Atkins was born in Paducah, Kentucky, United States.
Atkins played with the Fate Marable band touring on the Mississippi River in the late 1910s. He was on the St. Louis, Missouri musical scene with the band of Dewey Jackson early in the 1920s. Following this Atkins moved to Chicago and led his own band which included Kid Ory. He also worked with Earl Hines and Carroll Dickerson. In 1927, Atkins joined Louis Armstrong's band at the Sunset Cafe in Chicago, where he played clarinet along with soprano and alto saxophone. Armstrong's band played Atkins' most famous tune, "Heebie Jeebies". Later in the 1920s he again led his own band, The Firecrackers.
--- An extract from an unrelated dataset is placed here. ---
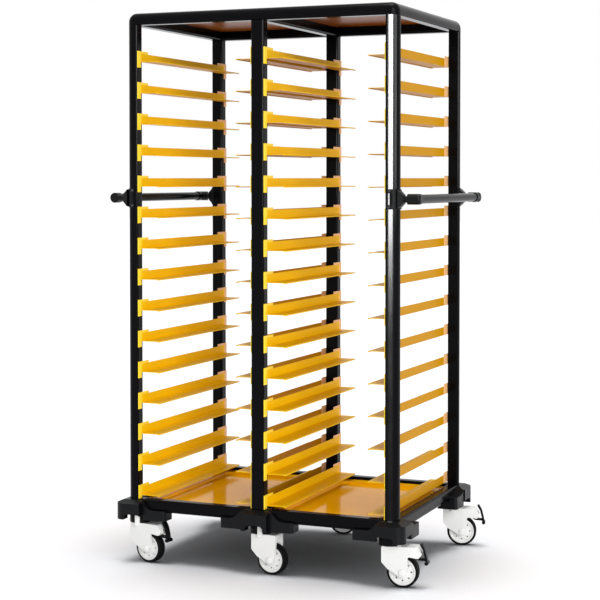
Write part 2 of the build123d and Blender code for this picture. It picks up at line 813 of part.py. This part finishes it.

Between 1931 and 1934 he played with Eli Rice, and became a bandleader in Minneapolis in the middle of the decade. He also played with Rook Ganz there. In 1940 he fronted the Society Swingsters in Peoria, Illinois. He was back in Chicago by 1951, and in the 1950s he took more work as an arranger, and played more often with blues musicians such as Elmore James and Magic Sam.
Atkins died in Cook County, Illinois, on March 1, 1965.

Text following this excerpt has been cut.